Naturally, Nebraska’s journey is about David finally cracking his father’s façade to understand him better. But Payne (working from a script by Bob Nelson) is too smart to reveal Woody fully. An unexpected digression takes them to the small Nebraska town where David and his brother (Bob Odenkirk) grew up, and the community turns out to be filled with tantalizing clues about who Woody was as a younger man. The information sometimes contradicts itself, but it speaks to the mysteries we all have about our parents, these people we don’t think of as dimensional, flesh-and-blood people but, rather, just as “Mom” and “Dad.” Poignantly, Nebraska examines the impossibility of trying to figure out some profound “truth” about our families. They’re just these strange creatures that we’ll never quite understand—just as we can’t ever get a handle on ourselves.

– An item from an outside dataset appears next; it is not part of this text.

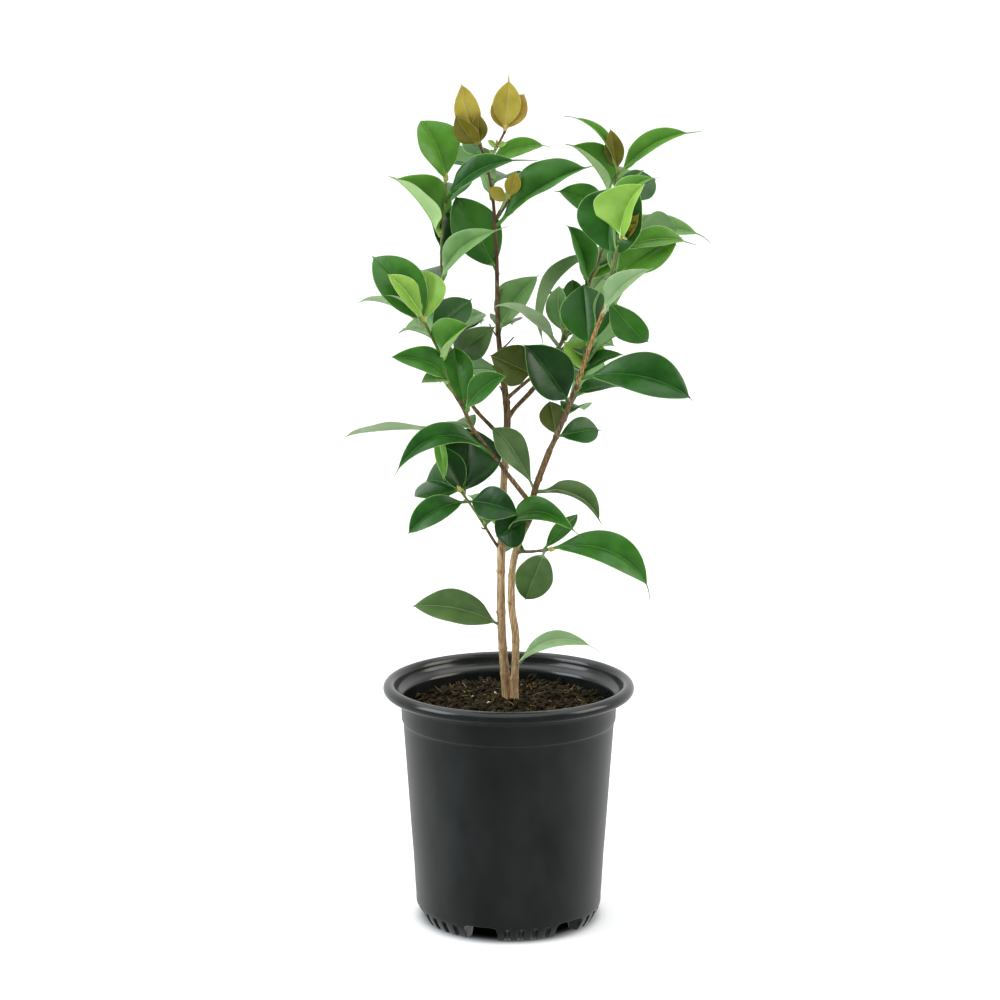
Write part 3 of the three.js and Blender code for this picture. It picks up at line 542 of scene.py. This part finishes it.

In later years, Payne has moved away from the piercing satire of his early movies for a more mature, sentimental tone. It flows freely through Nebraska, although this warmer approach seems to be softening his comedic instincts. None of his previous movies have such iffy bits of slapstick and strained comedy sequences as this one does. Rather than working organically within the story, these moments feel like a feint to break up the overwhelming sadness of the piece. (The only actor who’s consistently funny is Squibb, who’s just about perfect as the no-bull matriarch of this mopey clan.)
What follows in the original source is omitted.